Does time tracking software include invoicing?

Some do, with basic invoicing built in; many focus on tracking and export hours to a dedicated billing tool. Both can work. The key is a smooth path from approved hours to a professional invoice. An AI-first tool like Aviy complements a tracker by turning tracked billable hours into a polished invoice from a single sentence.

Will my team resist time tracking?

They might, if it's introduced as surveillance. Resistance drops sharply when you frame tracking around fairer billing, accurate pay, and better project scoping, collect only the data you actually need, and share a transparent policy. Piloting with a small group and tying the rollout to a benefit people feel - like faster billing - makes adoption far smoother.
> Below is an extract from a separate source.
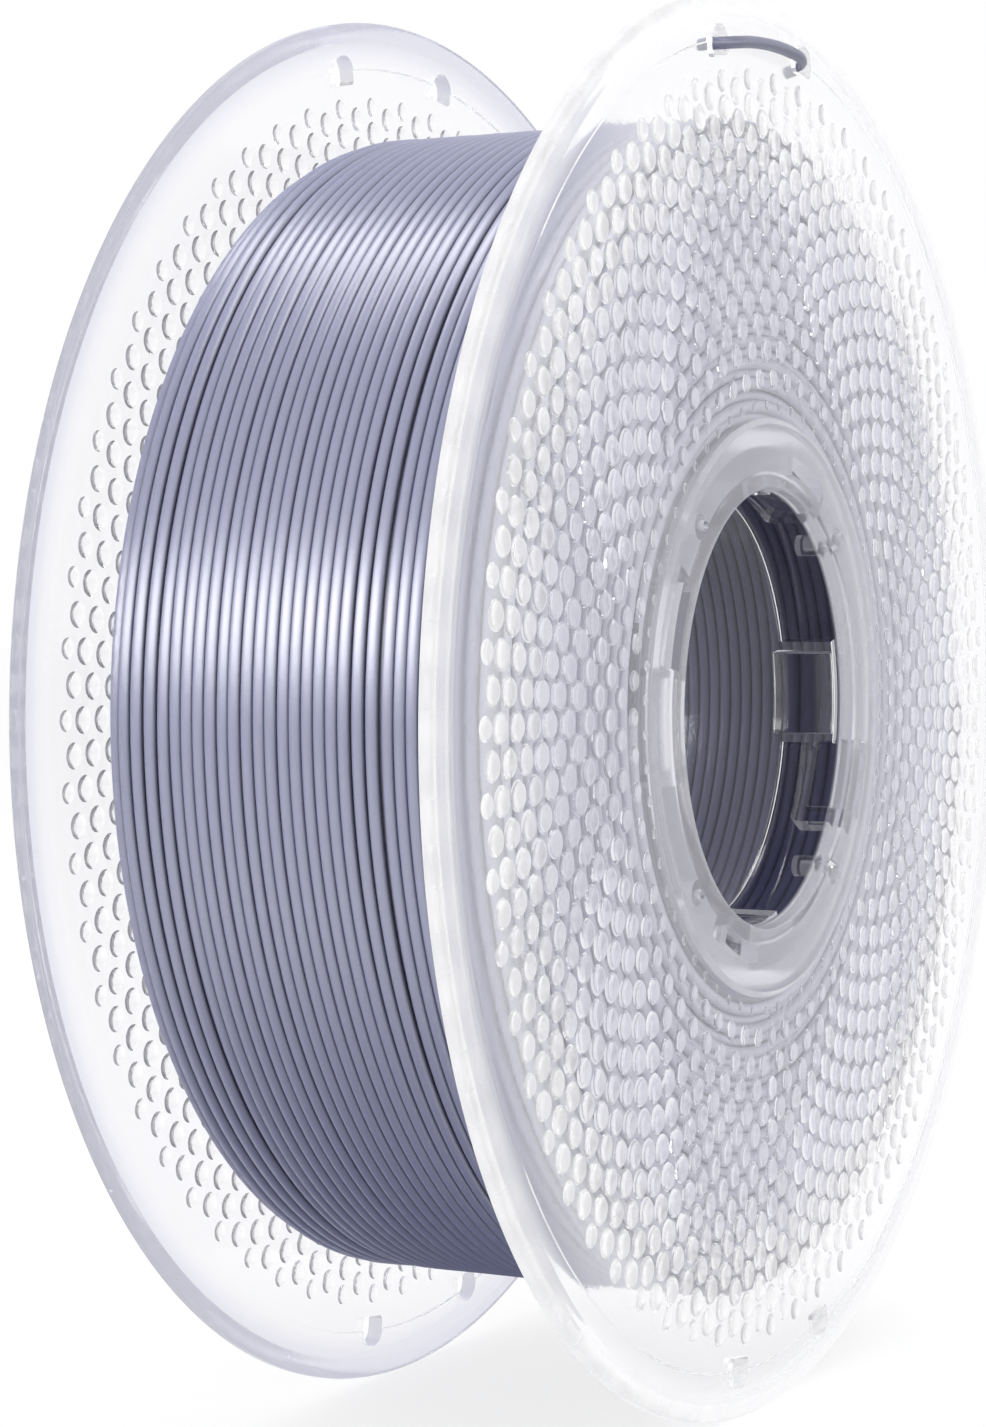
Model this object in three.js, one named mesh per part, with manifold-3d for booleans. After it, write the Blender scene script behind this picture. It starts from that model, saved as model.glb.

How do I make sure the data is accurate?

Accuracy comes from low friction and consistency. Pick capture methods your team will actually use, standardize client and task names so entries are comparable, and review reports monthly to catch gaps. Automatic tracking helps prevent forgotten time, while clear policies and quick approvals keep entries honest. Accurate data is what makes billing, budgeting, and pricing decisions trustworthy.

Conclusion

Choosing time tracking software is less about finding the "best" product and more about matching the tool to how your business makes and spends money. Freelancers want a frictionless timer that flows into invoicing; agencies want profitability and utilization reporting; teams with hourly staff want attendance and payroll. Evaluate capture methods, reporting, integrations, and the billing handoff, and treat privacy and transparency as core requirements, not extras.

Get the selection and rollout right and time tracking software quietly transforms your operations - accurate invoices, healthier margins, fewer disputes, and the confidence of knowing precisely where your hours go. Track the time, review the data, act on it, and then turn those hours into money without the manual grind.